The researchers investigated the metabolite 1-MNA (1-methylnicotinamide), recently discovered to be present in higher levels in aggressive cancer cell lines. These cancers have increased NNMT (nicotinamide N-methyltransferase) activity in which 1-MNA is a byproduct. Detecting 1-MNA could be therefore crucial for the timely diagnosis and treatment of such cancers.
Ogoshi and colleagues hypothesized that pillar[n]arenes could be used as biosensors for metabolites like 1-MNA. Pillar[n]arenes are pillar-shaped macrocyclic compounds with a polygonal cross-section (pentagonal and hexagonal for n = 5 and 6, respectively). The researchers found that pillararene (P6A) forms host–guest a complex with 1-MNA; the metabolite can bind to it because the hexagonal cavity inside P6A offers just the right environment for doing so. They also found that when 1-MNA is bound to P6A, the fluorescent response of the latter significantly decreases — an effect that can be exploited as an indicator for the presence or absence of 1-MNA (strong or weak fluorescent response, respectively).

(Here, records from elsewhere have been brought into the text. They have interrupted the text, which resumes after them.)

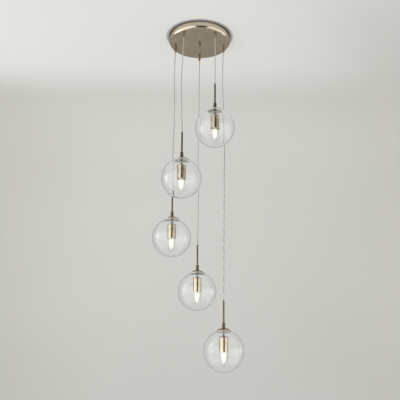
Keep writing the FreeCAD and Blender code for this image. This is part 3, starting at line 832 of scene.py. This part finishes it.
def make_globe(key, centre):
    """Two nested spheres, joined at the mouth by a fire-polished lip."""
    inner = GLOBE_RADIUS - GLOBE_WALL
    middle = GLOBE_RADIUS - GLOBE_WALL / 2
    mouth = MOUTH_RADIUS + GLOBE_WALL / 2
    lean = math.degrees(math.acos(mouth / middle))
    section = arc(0, 0, GLOBE_RADIUS, -90, lean, 72)
    lip_z = middle * math.sin(math.radians(lean))
    section += arc(mouth, lip_z, GLOBE_WALL / 2, lean, lean + 180, 8)[1:-1]
    section += arc(0, 0, inner, lean, -90, 72)
    piece = spun(f"glass_globe_{key}", section, centre, GLOBE_STEPS)
    # Glass bends the light by its normals, so these stay those of the sphere.
    piece.modifiers.clear()
    settle(piece, f"pendant_{key}", f"globe_{key}", clear_glass(f"glass_{key}", centre))


def make_stem(key, centre, finish):
    """The tube that a pendant hangs by."""
    low, high = span("stem", key)
    section = [(STEM_BORE, low), (STEM_RADIUS, low), (STEM_RADIUS, high), (STEM_BORE, high)]
    piece = spun(f"stem_tube_{key}", section, centre, STEM_STEPS, TUBE_EDGE)
    settle(piece, f"pendant_{key}", f"stem_{key}", finish)


def make_collar(key, centre, finish):
    """A short sleeve with a turned groove near each end."""
    low, high = span("collar", key)
    section = [(STEM_HOLE, low), (COLLAR_RADIUS, low)]
    for level in (low + GROOVE_PLACE, high - GROOVE_PLACE):
        section += groove(COLLAR_RADIUS, level, COLLAR_GROOVE, COLLAR_GROOVE)
    section += [(COLLAR_RADIUS, high), (STEM_HOLE, high)]
    piece = spun(f"stem_collar_{key}", section, centre, SMALL_STEPS, COLLAR_EDGE)
    settle(piece, f"pendant_{key}", f"collar_{key}", finish)


def make_cap(key, centre, finish):
    """A shallow dome with a flat rim, both spun from one sheet."""
    low, high = span("globe_cap", key)
    shoulder = low + CAP_WALL
    outer = arc_through((CAP_LAND, high), (CAP_DOME, shoulder), "level")
    inner = arc_through((CAP_LAND, high - CAP_WALL), (CAP_DOME - CAP_WALL, low), "level")
    outer_end = math.degrees(math.acos((CAP_DOME - outer[0]) / outer[2]))
    inner_end = math.degrees(math.acos((CAP_DOME - CAP_WALL - inner[0]) / inner[2]))
    section = [(STEM_HOLE, high)]
    section += arc(*outer, 90, outer_end, 16)
    section += [(CAP_RADIUS, shoulder), (CAP_RADIUS, low)]
    section += arc(*inner, inner_end, 90, 16)
    section += [(STEM_HOLE, high - CAP_WALL)]
    piece = spun(f"dome_cap_{key}", section, centre, CAP_STEPS, TUBE_EDGE)
    settle(piece, f"pendant_{key}", f"globe_cap_{key}", finish)


def make_cup(key, centre, finish):
    """A deep drawn cup, mouth down, with a small lip below its rounded shoulder."""
    low, high = span("socket_cup", key)
    inner_top = high - CUP_WALL
    turn = CUP_RADIUS - CUP_EDGE
    lip_top = high - CUP_EDGE
    lip_foot = lip_top - CUP_LIP_HEIGHT
    section = [(STEM_HOLE, inner_top)]
    section += arc(turn, lip_top, CUP_EDGE - CUP_WALL, 90, 0, 6)
    section += [(CUP_RADIUS - CUP_WALL, low), (CUP_RADIUS, low), (CUP_RADIUS, lip_foot)]
    section += [(CUP_RADIUS + CUP_LIP, lip_foot), (CUP_RADIUS + CUP_LIP, lip_top)]
    section += arc(turn, lip_top, CUP_EDGE, 0, 90, 8)
    section += [(STEM_HOLE, high)]
    piece = spun(f"nickel_cup_{key}", section, centre, CUP_STEPS, TUBE_EDGE)
    settle(piece, f"pendant_{key}", f"socket_cup_{key}", finish)


def bulb_profile(tip, shoulder, inset):
    """The glass's half section from its point up to its shoulder, as far inside it as asked."""
    widest = shoulder - BULB_WIDEST
    broad = BULB_RADIUS - inset
    point = tip + inset
    upper = arc_through((broad, widest), (BULB_SHOULDER - inset, shoulder), "upright")
    lower = arc_through((broad, widest), (BULB_TIP, point + BULB_TIP), "upright")
    upper_end = math.degrees(math.asin((shoulder - widest) / upper[2]))
    lower_end = math.degrees(math.asin((point + BULB_TIP - widest) / lower[2]))
    section = arc(0, point + BULB_TIP, BULB_TIP, -90, 0, 5)
    section += arc(*lower, lower_end, 0, 20)[1:]
    return section + arc(*upper, 0, upper_end, 12)[1:]


def arc_of_core(foot, head):
    """The half section of what glows: a slim spindle from its foot up to the stalk that holds it."""
    steps = 16
    points = [(0, foot)]
    for step in range(1, steps):
        share = step / steps
        swell = math.sin(math.pi * share) ** CORE_FULLNESS
        points.append((max(CORE_RADIUS * swell, STALK_RADIUS * share), foot + (head - foot) * share))
    return points + [(STALK_RADIUS, head)]


def make_bulb(key, centre):
    """A candle bulb: thin glass that swells and runs out to a point, what glows in it, and a screw base."""
    tip, top = span("bulb", key)
    shoulder = top - BULB_BASE_LENGTH
    section = bulb_profile(tip, shoulder, 0.0) + bulb_profile(tip, shoulder, BULB_WALL)[::-1]
    glass = spun(f"candle_bulb_{key}", section, centre, BULB_STEPS)
    foot = tip + CORE_FOOT
    head = shoulder - CORE_HEAD
    frosting = frosted_glass(f"bulb_glass_{key}", centre, foot, head)
    settle(glass, f"bulb_{key}", f"bulb_{key}", frosting)
    below = shoulder - BULB_WALL
    section = arc_of_core(foot, head) + [(STALK_RADIUS, below), (0, below)]
    core = spun(f"bulb_core_{key}", section, centre, CORE_STEPS)
    core.data.materials.append(glowing_core(f"glow_{key}", centre, foot, head))
    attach(core, f"bulb_{key}")

    plug = BULB_SHOULDER - 2 * BULB_WALL
    section = [(0, below), (plug, below), (plug, shoulder), (BULB_SHOULDER, shoulder)]
    section += [(BULB_BASE, shoulder + BULB_WALL)]
    level = shoulder + BASE_FOOT
    while level < top - THREAD_END:
        section += [(BULB_BASE, level), (BULB_BASE - THREAD_DEPTH, level + THREAD_PITCH / 2)]
        level += THREAD_PITCH
    section += [(BULB_BASE, level), (BULB_BASE, top - BASE_TAPER), (CONTACT_RADIUS, top), (0, top)]
    base = spun(f"bulb_base_{key}", section, centre, BULB_STEPS)
    base.data.materials.append(ZINC)
    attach(base, f"bulb_{key}")


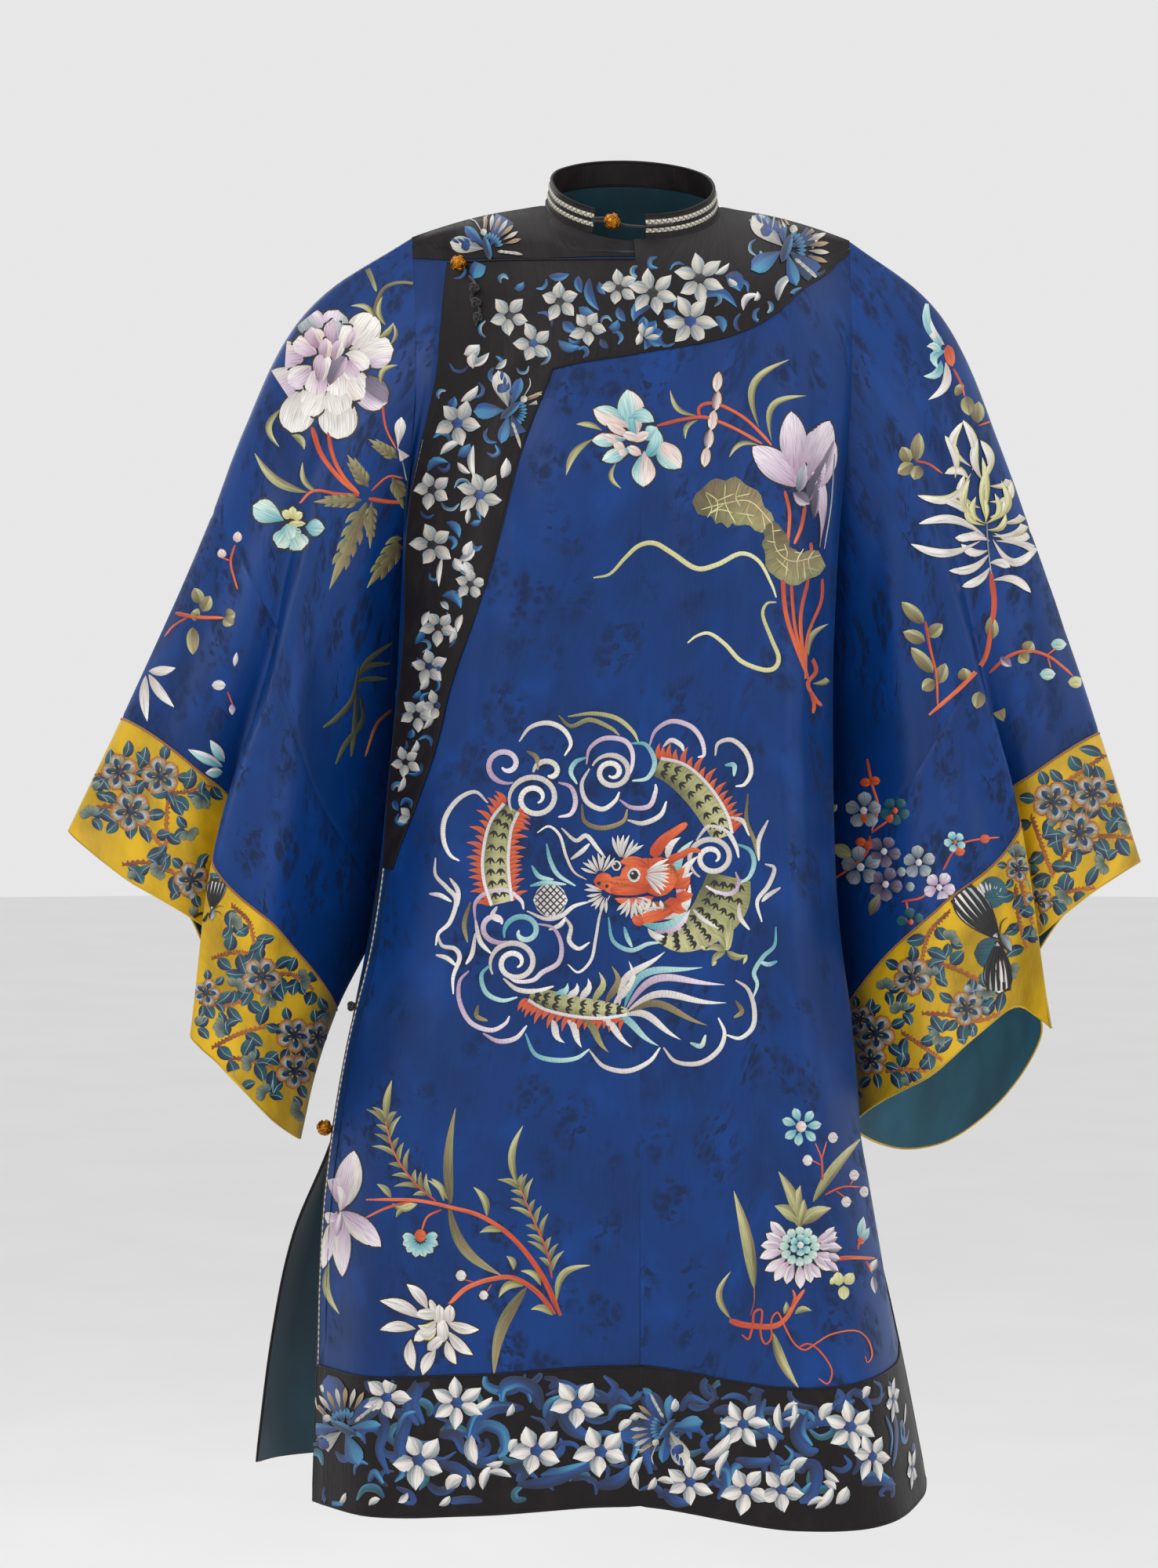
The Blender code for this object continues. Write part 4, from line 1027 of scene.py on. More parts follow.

Importantly, the scientists could show that the P6A fluorescence detection mechanism works for biological samples. Specifically, they were able to detect 1-MNA in urine, albeit with a low sensitivity. Ogoshi and colleagues conclude that additional experiments “will help to improve the sensitivity and specificity of the biosensors”, and that their work “should contribute to the development of low-cost, easy, and rapid methods for the detection of human metabolites for diagnosis”.
Metabolic syndrome refers to the combination of diabetes, high blood pressure (hypertension) and obesity. Patients with metabolic syndrome are at a greater risk for developing certain cardiovascular diseases as well as different types of cancer. Metabolic syndrome is often associated with being overweight and a lack of physical activity, and is also linked to insulin resistance (a key feature of type-2 diabetes).
Now, Tomoki Ogoshi from Kanazawa University and colleagues have developed a biosensor for a metabolite known as 1-MNA. Being able to efficiently detect metabolites associated with certain pathologies is an important step forward towards the development of treatments for pathologies associated with metabolic syndrome.
Pillar[n]arenes, collectively named pillararenes (and sometimes pillarenes), are cyclic organic molecules consisting of n so-called hydroquinone units, which can be substituted. Hydroquinone, also known as quinol, has the chemical formula C6H4(OH)2. It consists of a benzene ring with two hydroxyl (OH) groups bound to it at opposite sides of the benzene hexagon.
The first pillararene was synthesized in 2008 by Tomoki Ogoshi and colleagues from Kanazawa University. The name pillararene was chosen since the molecules are cylindrical (pillar-like) in shape and composed of aromatic moieties (arenes).
Now, Ogoshi, Hirao and colleagues have shown that pillararene (n = 6) can be used as biosensors for the metabolite 1-MNA — an important result given that detecting low-molecular-weight metabolites is challenging.